— Start Raw data —

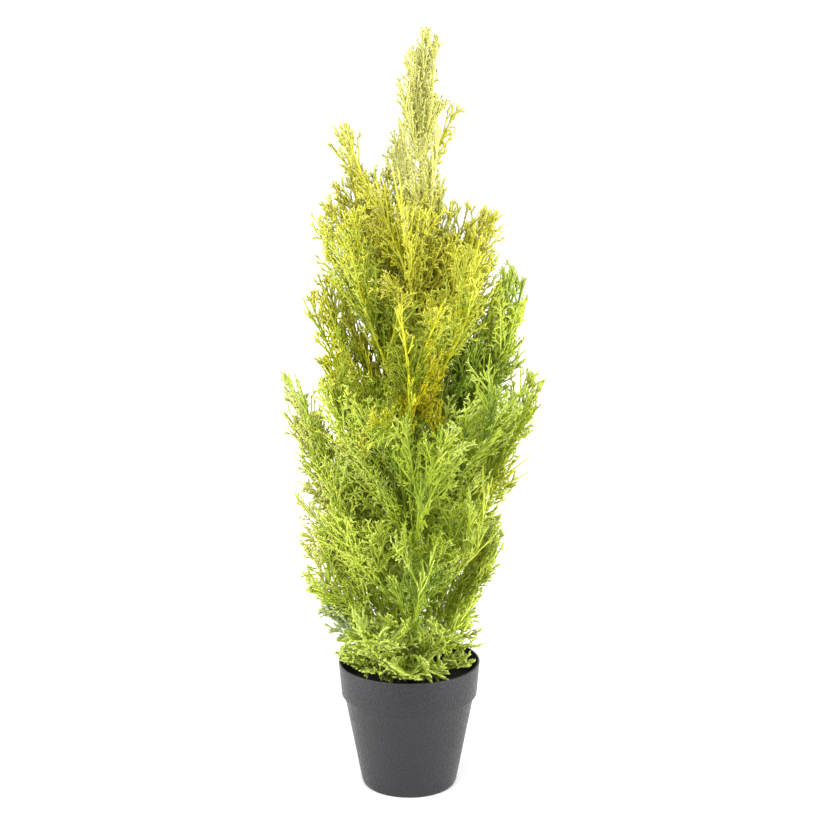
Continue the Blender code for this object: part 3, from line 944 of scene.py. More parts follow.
@dataclass(frozen=True)
class Silhouette:
    """The edge of the crown as it shows from the best side: (height, reach) points to either hand.

    Reach is measured from the pot's axis. Between left and right it changes evenly with the direction,
    so the same edge goes all the way round, and ragged is how far it wavers in and out. Each gap, by
    its place across, its height at the axis and its size, stays open right through along the slope of
    the best view.
    """

    ragged: float = 0.006
    wave: float = 0.018
    left: tuple[Pair, ...] = (
        (0.130, 0.070), (0.150, 0.078), (0.184, 0.092), (0.205, 0.098), (0.225, 0.107), (0.285, 0.111),
        (0.340, 0.108), (0.380, 0.121), (0.423, 0.128), (0.430, 0.086), (0.474, 0.088), (0.508, 0.114),
        (0.515, 0.086), (0.545, 0.086), (0.572, 0.094), (0.596, 0.084), (0.608, 0.072), (0.640, 0.072),
        (0.660, 0.078), (0.665, 0.017), (0.690, 0.013), (0.725, 0.013), (0.738, 0.002), (0.752, -0.004),
        (0.757, -0.060),
    )
    right: tuple[Pair, ...] = (
        (0.130, 0.070), (0.146, 0.077), (0.156, 0.077), (0.172, 0.066), (0.203, 0.071), (0.222, 0.089),
        (0.290, 0.093), (0.320, 0.110), (0.340, 0.105), (0.380, 0.125), (0.418, 0.135), (0.428, 0.112),
        (0.496, 0.114), (0.516, 0.106), (0.536, 0.091), (0.582, 0.088), (0.596, 0.036), (0.630, 0.038),
        (0.680, 0.058), (0.687, 0.028), (0.740, 0.031), (0.752, 0.026), (0.757, -0.060),
    )
    view_slope: float = 0.227
    gaps: tuple[Triple, ...] = (
        (-0.036, 0.653, 0.010), (-0.038, 0.629, 0.012), (-0.030, 0.608, 0.007), (-0.100, 0.508, 0.010),
        (-0.091, 0.421, 0.009), (-0.099, 0.409, 0.010), (-0.092, 0.389, 0.008), (0.068, 0.596, 0.015),
        (0.058, 0.573, 0.008), (0.031, 0.665, 0.008), (0.048, 0.631, 0.008), (0.107, 0.499, 0.006),
        (0.110, 0.413, 0.009), (0.107, 0.395, 0.007), (0.003, 0.744, 0.007),
    )

    def room(self, places: Array) -> Array:
        """How far inside the edge each place is, and less than nothing outside it or in a gap.

        Args:
            places: points as an array of (..., 3).

        Returns:
            Distances as an array of (...).
        """
        x, y, z = np.moveaxis(places, -1, 0)
        out = np.linalg.norm(places[..., :2], axis=-1)
        hand = 0.5 + 0.5 * x / np.maximum(out, MM)
        left, right = (np.interp(z, *np.array(side).T) for side in (self.left, self.right))
        room = left + (right - left) * hand - out
        seen = z + self.view_slope * y
        for across, height, size in self.gaps:
            room = np.minimum(room, np.hypot(x - across, seen - height) - size)
        return room + self.ragged * waves(places, self.wave, EDGE_SEED)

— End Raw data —

→ Task instructions:
Which lines contain the word "from"? Copy each of them.

→ Response below:
Continue the Blender code for this object: part 3, from line 944 of scene.py. More parts follow.
    """The edge of the crown as it shows from the best side: (height, reach) points to either hand.
    Reach is measured from the pot's axis. Between left and right it changes evenly with the direction,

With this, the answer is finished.